It is wonderful to be loved. I know I am fortunate and I have often said that I feel very burdened about loving others because I have been blessed to be loved by so many. "To whom much is given, much will be expected."
The truth is, however, that at the moment, I could use a little less lovin' from my son. I love when he grabs my face and tries to eat my cheek or gets so excited when I get him up in the morning that all four extremities move at 90 miles an hour; I don't love the whining and crying every time I put him down or walk out of the room. The kid weighs over 25 lbs. I refuse to carry him everywhere. Err....I try to refuse. He is cute and he is so darn pitiful when he cries. At what point it is appropriate to tell a kid to grow up and quit being such a mama's boy?

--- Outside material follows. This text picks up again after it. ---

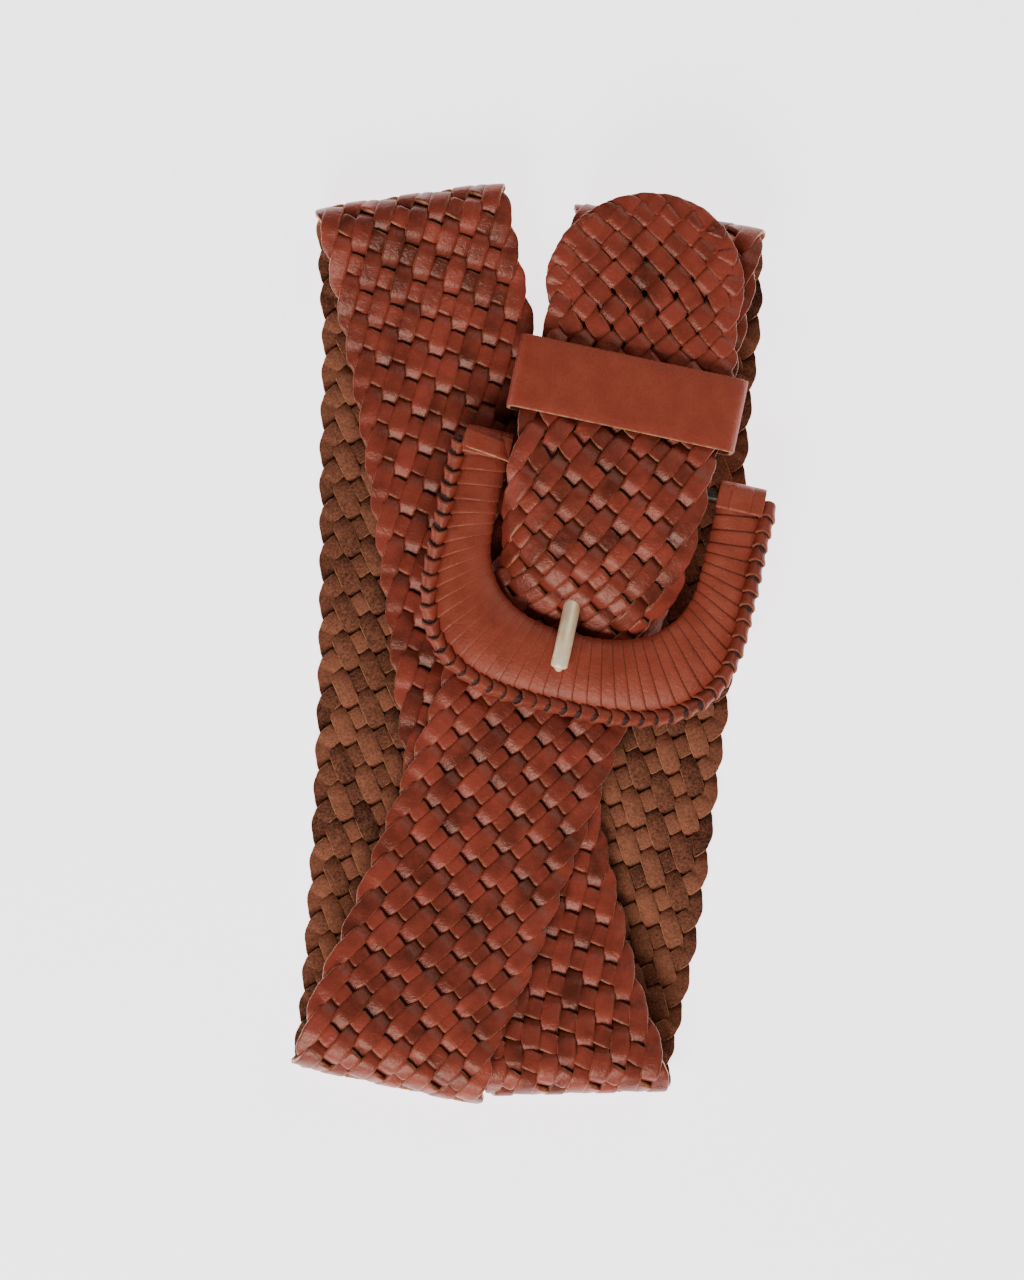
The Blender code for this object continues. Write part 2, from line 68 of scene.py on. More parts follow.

I KNOW I KNOW- "In 16 years [I'll] wish he wanted me nearby". Well, in 16 years, I'll place the blame for his rejection on HIM. Yes, he'll be embarrassed to be seen with me but not because I will ever be a dork. NO, he'll be embarrassed because I'll probably permanently walk with a lean to one side after carrying His Majestly around on my hip for half his life. They tested us for scoliosis in 7th grade, perhaps there should be some kind of a back check for moms of young children. I am sure we could find a congressman to add coverage for crooked backs to the next stimulus plan.